• _Task goal_
Quote the lines exactly, starting with the line that contains "obj.matrix_parent_inverse = Matrix.Identity(4)" and ending with the line that contains "HOLE_STEPS = 16", and leave out all other lines.

• _Data block_
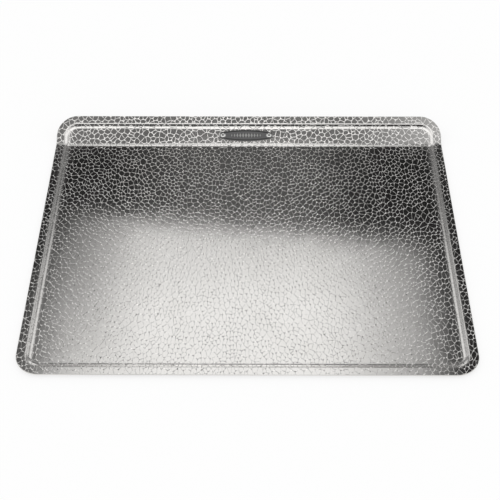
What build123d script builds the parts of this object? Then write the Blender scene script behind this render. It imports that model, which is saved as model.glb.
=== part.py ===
from build123d import *
import os
from math import cos, hypot, radians, sin, tan

# A cookie sheet: one pressed aluminium sheet with a shallow step all round, its rear edge bent up as a
# handle, and a small boat-shaped plate blind-riveted to the handle.
# Millimetres. +X runs along the long side, +Y from the front edge to the handle and +Z up. The origin is
# the middle of the footprint, on the surface that the sheet rests on.

# The sheet
sheet_width = 444.5
sheet_depth = 355.6  # front edge to rear edge, seen from above
sheet_thickness = 1.6
corner_radius = 24.0  # the four outer corners
edge_ease = 0.4  # rounding of the sheared edge, top and bottom

# The rim: a flat flange round the sheet and a wall from it down to the floor
flange_width = 8.8  # outer edge to wall, on the underside
step_height = 2.2  # floor to flange
wall_angle = 30.0
crease_radius = 3.0  # top face, where the flange turns down
cove_radius = 8.0  # top face, where the wall runs out into the floor

# The handle: the rear strip of floor and rim, bent up
handle_angle = 30.0
handle_length = 32.0  # flat, from the end of the bend to the rear edge
bend_radius = 10.0  # inside the bend, on the floor's top face

# The plate on the handle's flat strip, between the bend and the rim
plate_height_share = 0.78  # of the strip's width, across the plate's middle
plate_rise_share = 0.53  # of the strip's width, from the bend up to the plate's middle
plate_end_share = 0.304  # of the plate's height, as the radius of its round ends
plate_thickness = 1.2  # at the field, inside the border
plate_shift = -3.3  # plate's middle from the sheet's middle
border_width = 0.6
border_height = 0.4
border_chamfer = 0.15

# The blind rivets
rivet_spacing = 53.3
shank_radius = 1.6
shank_clearance = 0.1
head_clearance = 0.3  # round the head, inside the plate's border
head_height = 1.1
head_edge = 0.25  # straight side of the head, under the dome
bore_radius = 0.95
tail_radius = 2.4
tail_length = 2.6
mandrel_clearance = 0.05
mandrel_recess = 0.8  # broken end of the mandrel, below the head's mouth
mandrel_head_radius = 1.4
mandrel_head_height = 1.4
dome_share = 0.78  # of the head's rise, reached half way out
tail_seat_share = 0.85  # of the tail's width, where it bears on the sheet
tail_belly_share = 0.4  # of the tail's length, down to its widest place
nose_share = 0.6  # of the mandrel head's width and height, where its nose starts and ends

# The rim's section is drawn from the outer edge inwards
half_width = sheet_width / 2
half_wall_turn = tan(radians(wall_angle / 2))
wall_foot = flange_width + step_height / tan(radians(wall_angle))
cove_end = wall_foot + (cove_radius + sheet_thickness) * half_wall_turn
rim_width = cove_end + sheet_thickness
panel_inset = cove_end + sheet_thickness / 2  # the floor panel laps the rim by half a thickness

# The plate fills most of the strip, and the rivets' heads fit its round ends
strip_width = handle_length - cove_end
plate_height = plate_height_share * strip_width
plate_rise = plate_rise_share * strip_width
plate_end_radius = plate_end_share * plate_height
head_radius = plate_end_radius - border_width - head_clearance

# The bend turns about an axis above the sheet, and the sheet's depth sets where it starts
bend_axis_height = sheet_thickness + bend_radius
run = cos(radians(handle_angle))
rise = sin(radians(handle_angle))
rear_reach = bend_axis_height * rise + (handle_length - edge_ease) * run
rear_reach += edge_ease - (step_height + edge_ease) * rise
bend_y = sheet_depth / 2 - rear_reach
tray_length = sheet_depth - rear_reach

# Both ends of the sheet are drawn from the bend outwards, on the underside of the floor
tray_plane = Plane(origin=(0, bend_y, 0), x_dir=(-1, 0, 0), z_dir=(0, 0, 1))
handle_plane = Plane(
    origin=(0, bend_y + bend_axis_height * rise, bend_axis_height * (1 - run)),
    x_dir=(1, 0, 0),
    z_dir=(0, -rise, run),
)


def on_handle(x, y, z):
    """A plane lying along the handle, at a place given from the end of the bend."""
    origin = handle_plane.from_local_coords(Vector(x, y, z))
    return Plane(origin=origin, x_dir=handle_plane.x_dir, z_dir=handle_plane.z_dir)


def upright(plane):
    """The plane that stands on another one's X axis, with that plane's Z as its own Y."""
    return Plane(origin=plane.origin, x_dir=plane.x_dir, z_dir=-plane.y_dir)


def rim_line(lift):
    """Corners of the rim seen end on, `lift` above its underside: flange, wall, start of the floor."""
    shift = lift * half_wall_turn
    return [
        (0, step_height + lift),
        (flange_width + shift, step_height + lift),
        (wall_foot + shift, lift),
        (rim_width, lift),
    ]


def rim_section(plane):
    """The rim's closed section, one sheet thick throughout, with the outer edge eased."""
    upper_radii = [crease_radius, cove_radius]
    lower_radii = [crease_radius - sheet_thickness, cove_radius + sheet_thickness]
    with BuildSketch(plane) as section:
        with BuildLine():
            upper = FilletPolyline(*rim_line(sheet_thickness), radius=upper_radii)
            lower = FilletPolyline(*rim_line(0), radius=lower_radii)
            Line(upper @ 0, lower @ 0)
            Line(upper @ 1, lower @ 1)
        make_face()
        fillet(section.vertices().group_by(Axis.X)[0], radius=edge_ease)
    return section.sketch


def sheet_end(plane, length):
    """One end of the sheet: a U of rim round a flat floor panel, open where the bend begins."""
    with BuildPart() as end:
        with BuildLine(plane) as outer_edge:
            FilletPolyline(
                (-half_width, 0),
                (-half_width, length),
                (half_width, length),
                (half_width, 0),
                radius=corner_radius,
            )
        start = plane.from_local_coords(Vector(-half_width, 0, 0))
        across = upright(Plane(origin=start, x_dir=plane.x_dir, z_dir=plane.z_dir))
        sweep(sections=rim_section(across), path=outer_edge.wire())
        with BuildSketch(plane) as panel:
            Rectangle(
                sheet_width - 2 * panel_inset,
                length - panel_inset,
                align=(Align.CENTER, Align.MIN),
            )
            fillet(panel.vertices().group_by(Axis.Y)[-1], radius=corner_radius - panel_inset)
        extrude(amount=sheet_thickness)
    return end.part


def plate_outline(plane, inset):
    """The boat shape, `inset` from the plate's edge: two long arcs running into two round ends.

    Each long arc is tangent to both end circles, so its centre lies below the plate by `drop`.
    """
    half_spacing = rivet_spacing / 2
    end_radius = plate_end_radius - inset
    bulge = plate_height / 2 - plate_end_radius
    drop = (half_spacing**2 - bulge**2) / (2 * bulge)
    reach = end_radius / hypot(half_spacing, drop)
    shoulder_x = half_spacing * (1 + reach)
    shoulder_y = drop * reach
    with BuildSketch(plane) as outline:
        with BuildLine():
            for side in (1, -1):
                ThreePointArc(
                    (-shoulder_x, side * shoulder_y),
                    (0, side * (plate_height / 2 - inset)),
                    (shoulder_x, side * shoulder_y),
                )
                ThreePointArc(
                    (side * shoulder_x, shoulder_y),
                    (side * (half_spacing + end_radius), 0),
                    (side * shoulder_x, -shoulder_y),
                )
        make_face()
    return outline.sketch


def rivet_holes(plane):
    """The two round holes that the rivets pass through."""
    with BuildSketch(plane) as holes:
        with Locations((-rivet_spacing / 2, 0), (rivet_spacing / 2, 0)):
            Circle(shank_radius + shank_clearance)
    return holes.sketch


# Cookie sheet: the tray's end, the bend and the handle's end make one pressing
under_plate = on_handle(plate_shift, plate_rise, 0)
bend_start = Plane(origin=(0, bend_y, 0), x_dir=(1, 0, 0), z_dir=(0, -1, 0))
bend_axis = Axis((0, bend_y, bend_axis_height), (1, 0, 0))

with BuildPart() as cookie_sheet:
    add(sheet_end(tray_plane, tray_length))
    add(sheet_end(handle_plane, handle_length))
    with BuildSketch(bend_start) as strip:
        with Locations((-half_width, 0)):
            add(rim_section(Plane.XY))
        mirror(about=Plane.YZ)
        Rectangle(
            sheet_width - 2 * panel_inset,
            sheet_thickness,
            align=(Align.CENTER, Align.MIN),
        )
    revolve(axis=bend_axis, revolution_arc=handle_angle)
    extrude(rivet_holes(under_plate), amount=sheet_thickness, mode=Mode.SUBTRACT)

# Name plate: lies flat on the handle's floor, with a raised border round a bare field
plate_seat = on_handle(plate_shift, plate_rise, sheet_thickness)
plate_field = plate_seat.offset(plate_thickness)

with BuildPart() as name_plate:
    extrude(plate_outline(plate_seat, 0), amount=plate_thickness + border_height)
    extrude(plate_outline(plate_field, border_width), amount=border_height, mode=Mode.SUBTRACT)
    border_top = name_plate.faces().sort_by(Axis(plate_seat.origin, plate_seat.z_dir))[-1]
    chamfer(border_top.edges(), length=border_chamfer)
    extrude(rivet_holes(plate_seat), amount=plate_thickness, mode=Mode.SUBTRACT)


def rivet_body(seat):
    """The hollow rivet: domed head on the plate, shank, and the tail upset under the sheet."""
    under = -plate_thickness - sheet_thickness
    with BuildPart() as body:
        with BuildSketch(upright(seat)):
            with BuildLine():
                dome = ThreePointArc(
                    (bore_radius, head_height),
                    (
                        (bore_radius + head_radius) / 2,
                        head_edge + (head_height - head_edge) * dome_share,
                    ),
                    (head_radius, head_edge),
                )
                Polyline(dome @ 1, (head_radius, 0), (shank_radius, 0), (shank_radius, under))
                Polyline(
                    (shank_radius, under),
                    (tail_seat_share * tail_radius, under),
                    (tail_radius, under - tail_belly_share * tail_length),
                    (shank_radius, under - tail_length),
                    (bore_radius, under - tail_length),
                    dome @ 0,
                )
            make_face()
        revolve(axis=Axis(seat.origin, seat.z_dir))
    return body.part


def rivet_mandrel(seat):
    """The stub of the pulling pin: its head bears on the tail, its broken end is inside the head."""
    under = -plate_thickness - sheet_thickness - tail_length
    stem_radius = bore_radius - mandrel_clearance
    with BuildPart() as mandrel:
        with BuildSketch(upright(seat)):
            with BuildLine():
                Polyline(
                    (0, head_height - mandrel_recess),
                    (stem_radius, head_height - mandrel_recess),
                    (stem_radius, under),
                    (mandrel_head_radius, under),
                    (mandrel_head_radius, under - nose_share * mandrel_head_height),
                    (nose_share * mandrel_head_radius, under - mandrel_head_height),
                    (0, under - mandrel_head_height),
                    close=True,
                )
            make_face()
        revolve(axis=Axis(seat.origin, seat.z_dir))
    return mandrel.part


pieces = {"cookie_sheet": cookie_sheet.part, "name_plate": name_plate.part}
for name, side in (("left", -1), ("right", 1)):
    rivet_x = plate_shift + side * rivet_spacing / 2
    seat = on_handle(rivet_x, plate_rise, sheet_thickness + plate_thickness)
    pieces[name + "_rivet_body"] = rivet_body(seat)
    pieces[name + "_rivet_mandrel"] = rivet_mandrel(seat)

os.makedirs("parts", exist_ok=True)
for name, piece in pieces.items():
    piece.label = name
    export_step(piece, f"parts/{name}.step")
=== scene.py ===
import math

import bpy
import numpy as np
from mathutils import Matrix, Vector
from mathutils.geometry import delaunay_2d_cdt

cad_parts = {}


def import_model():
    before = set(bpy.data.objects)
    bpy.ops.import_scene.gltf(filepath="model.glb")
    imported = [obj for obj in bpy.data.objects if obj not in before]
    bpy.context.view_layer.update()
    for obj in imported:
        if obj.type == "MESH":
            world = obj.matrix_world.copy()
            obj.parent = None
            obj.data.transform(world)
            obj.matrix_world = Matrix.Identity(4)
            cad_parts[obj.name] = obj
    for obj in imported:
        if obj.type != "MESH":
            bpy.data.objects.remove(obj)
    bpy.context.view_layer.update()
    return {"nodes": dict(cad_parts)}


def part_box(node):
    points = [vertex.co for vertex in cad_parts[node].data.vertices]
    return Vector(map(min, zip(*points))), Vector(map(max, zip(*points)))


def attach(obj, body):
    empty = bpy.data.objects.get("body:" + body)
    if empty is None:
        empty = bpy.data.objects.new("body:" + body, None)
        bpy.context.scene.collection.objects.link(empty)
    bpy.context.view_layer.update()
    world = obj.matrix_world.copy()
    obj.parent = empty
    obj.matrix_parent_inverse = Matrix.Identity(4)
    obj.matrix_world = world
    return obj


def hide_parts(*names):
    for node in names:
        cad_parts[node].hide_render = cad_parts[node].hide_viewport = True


# A pressed aluminium cookie sheet with a pebbled surface. Metres. +X along the long side, +Y from the
# front edge to the raised handle, +Z up, with the floor at zero.
# The sheet is made in the flat first, as a blank: x runs across it, and s along it from the front edge
# over the tray, the bend and the handle to the rear edge. Then it is folded up at the bend.
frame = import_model()
MM = 0.001

# The sheet, as it is built in the frame
THICKNESS = 1.6 * MM
CORNER_RADIUS = 24 * MM
EDGE_EASE = 0.4 * MM
FLANGE_WIDTH = 8.8 * MM
STEP_HEIGHT = 2.2 * MM
WALL_ANGLE = math.radians(30)
CREASE_RADIUS = 3 * MM
COVE_RADIUS = 8 * MM
HANDLE_ANGLE = math.radians(30)
HANDLE_LENGTH = 32 * MM
BEND_RADIUS = 10 * MM
HOLE_RADIUS = 1.7 * MM

sheet_low, sheet_high = (np.array(corner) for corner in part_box("cookie_sheet"))
WIDTH = sheet_high[0] - sheet_low[0]
FRONT_Y = sheet_low[1]
HALF_TURN = math.tan(WALL_ANGLE / 2)
WALL_FOOT = FLANGE_WIDTH + STEP_HEIGHT / math.tan(WALL_ANGLE)

# The bend's axis and where the bend starts, from the rear edge back
RUN, RISE = math.cos(HANDLE_ANGLE), math.sin(HANDLE_ANGLE)
AXIS_HEIGHT = THICKNESS + BEND_RADIUS
REAR_REACH = AXIS_HEIGHT * RISE + (HANDLE_LENGTH - EDGE_EASE) * RUN
REAR_REACH += EDGE_EASE - (STEP_HEIGHT + EDGE_EASE) * RISE
BEND_Y = sheet_high[1] - REAR_REACH
TRAY_LENGTH = BEND_Y - FRONT_Y
BEND_LENGTH = BEND_RADIUS * HANDLE_ANGLE
BLANK_LENGTH = TRAY_LENGTH + BEND_LENGTH + HANDLE_LENGTH

# How finely the sheet's own lines are cut
OUTLINE_STEPS, OUTLINE_SPACING = 12, 40 * MM  # on each corner of the outline, and along its sides
CONTOUR_STEPS, CONTOUR_SPACING = 8, 60 * MM  # the same on the lines along the crease and the cove
CREASE_LINES, COVE_LINES, BEND_LINES = 4, 5, 5
EASE_STEPS = 2
HOLE_STEPS = 16

# The band that counts as wall, by its distance from the edge
WALL_START, WALL_RISE = 8.0 * MM, 1.0 * MM  # where it starts, and how far in from there it is full
WALL_END, WALL_FALL = 17.4 * MM, 3.2 * MM  # where it ends, and how far before that it starts to fade
SHEET_PARTS = ("side_wall", "front_wall", "underside")  # how far each point is on each of them

# The plate and its ornament
PLATE_THICKNESS = 1.2 * MM  # at the field
PLATE_BORDER = 0.4 * MM  # height of the border over the field
PLATE_ARC, PLATE_DROP = 143.45, 136.89  # radius of the long edges, and their centres' distance, in mm
ORNAMENTS = 5  # on each side of the middle one
LOZENGE = 3.0 * MM  # width of the middle one
LOZENGE_TALL = 2.1  # how much taller a lozenge is than wide
LOZENGE_TOP = 0.8  # size of its top face over that of its foot
LOZENGE_TAPER = 0.45  # how much smaller the last one is
LOZENGE_SPACING = 3.3 * MM
LOZENGE_HEIGHT = 0.32 * MM
LOZENGE_SINK = 0.1  # depth of its foot in the field, as a share of its height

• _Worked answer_
    obj.matrix_parent_inverse = Matrix.Identity(4)
    obj.matrix_world = world
    return obj


def hide_parts(*names):
    for node in names:
        cad_parts[node].hide_render = cad_parts[node].hide_viewport = True


# A pressed aluminium cookie sheet with a pebbled surface. Metres. +X along the long side, +Y from the
# front edge to the raised handle, +Z up, with the floor at zero.
# The sheet is made in the flat first, as a blank: x runs across it, and s along it from the front edge
# over the tray, the bend and the handle to the rear edge. Then it is folded up at the bend.
frame = import_model()
MM = 0.001

# The sheet, as it is built in the frame
THICKNESS = 1.6 * MM
CORNER_RADIUS = 24 * MM
EDGE_EASE = 0.4 * MM
FLANGE_WIDTH = 8.8 * MM
STEP_HEIGHT = 2.2 * MM
WALL_ANGLE = math.radians(30)
CREASE_RADIUS = 3 * MM
COVE_RADIUS = 8 * MM
HANDLE_ANGLE = math.radians(30)
HANDLE_LENGTH = 32 * MM
BEND_RADIUS = 10 * MM
HOLE_RADIUS = 1.7 * MM

sheet_low, sheet_high = (np.array(corner) for corner in part_box("cookie_sheet"))
WIDTH = sheet_high[0] - sheet_low[0]
FRONT_Y = sheet_low[1]
HALF_TURN = math.tan(WALL_ANGLE / 2)
WALL_FOOT = FLANGE_WIDTH + STEP_HEIGHT / math.tan(WALL_ANGLE)

# The bend's axis and where the bend starts, from the rear edge back
RUN, RISE = math.cos(HANDLE_ANGLE), math.sin(HANDLE_ANGLE)
AXIS_HEIGHT = THICKNESS + BEND_RADIUS
REAR_REACH = AXIS_HEIGHT * RISE + (HANDLE_LENGTH - EDGE_EASE) * RUN
REAR_REACH += EDGE_EASE - (STEP_HEIGHT + EDGE_EASE) * RISE
BEND_Y = sheet_high[1] - REAR_REACH
TRAY_LENGTH = BEND_Y - FRONT_Y
BEND_LENGTH = BEND_RADIUS * HANDLE_ANGLE
BLANK_LENGTH = TRAY_LENGTH + BEND_LENGTH + HANDLE_LENGTH

# How finely the sheet's own lines are cut
OUTLINE_STEPS, OUTLINE_SPACING = 12, 40 * MM  # on each corner of the outline, and along its sides
CONTOUR_STEPS, CONTOUR_SPACING = 8, 60 * MM  # the same on the lines along the crease and the cove
CREASE_LINES, COVE_LINES, BEND_LINES = 4, 5, 5
EASE_STEPS = 2
HOLE_STEPS = 16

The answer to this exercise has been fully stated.